Excess energy management and techno-economic analysis of optimal designed isolated microgrid with reliability and environmental aspects

Abstract

Isolated microgrids generate excess energy (Pexg) up to 70.1% of total generation, disturbing supply reliability and protection systems. This study presents the Pexg management, optimal design, and techno-economic-environmental analysis in a Hybrid Renewable Energy System (HRES) based isolated microgrid. The optimal sizing is obtained with the minimization of Levelized Cost Of Energy (LCOE), subject to Deficiency of Power Supply Probability (DPSP), and Percentage of Excess Power Generation (PEPG) to maintain the supply reliability and restrict the Pexg generation. The outage rate of Solar Photovoltaic (SPV) and Wind Turbine (WT) units is also considered to obtain the microgrid design. The proposed model is optimized using the African Vultures Optimization Algorithm (AVOA), Dragonfly Algorithm (DA), and Grey Wolf Optimization algorithm (GWO).
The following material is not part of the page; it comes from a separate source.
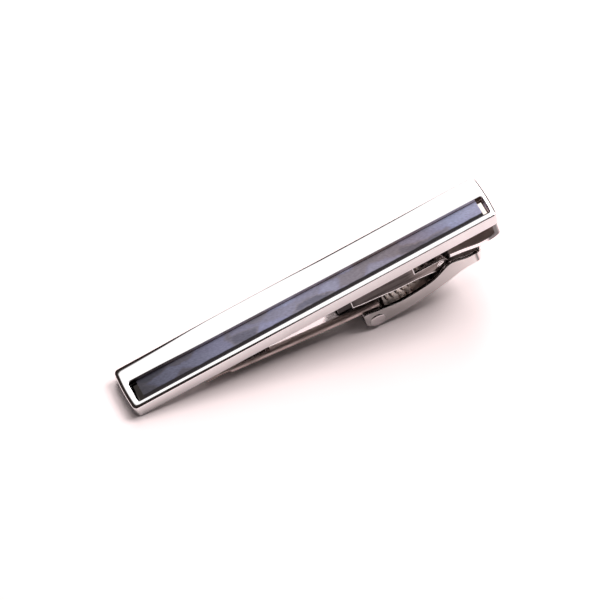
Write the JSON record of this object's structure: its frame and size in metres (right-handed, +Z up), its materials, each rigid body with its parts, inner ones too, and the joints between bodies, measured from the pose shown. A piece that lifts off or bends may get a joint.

Results show that GWO performs superior to AVOA and DA in standings of execution time and accuracy. The proposed microgrid with energy management techniques restricts the Pexg at 4.84% and 9.64% for Case-A and Case-B, respectively. The minimized LCOE of most techno-economical-environmentally friendly configuration SPV-WT-BG-BES is 0.2414 $/kWh and 0.1133 $/kWh for Case-A and Case-B, respectively, obtained with GWO. This configuration reduces the GHG emissions by 76.09% and 89.33% for Case-A and Case-B, respectively. The sensitivity analysis shows that LCOE varies significantly with the growth in load demand and capital costs. The CO₂ emissions increase almost linearly with the raise in load growth. Thus, the proposed isolated microgrid design offers a techno-economically-environmental friendly system as it offers minimum LCOE, lowest Pexg, high supply reliability, and 100% Renewable Energy Fraction (REF).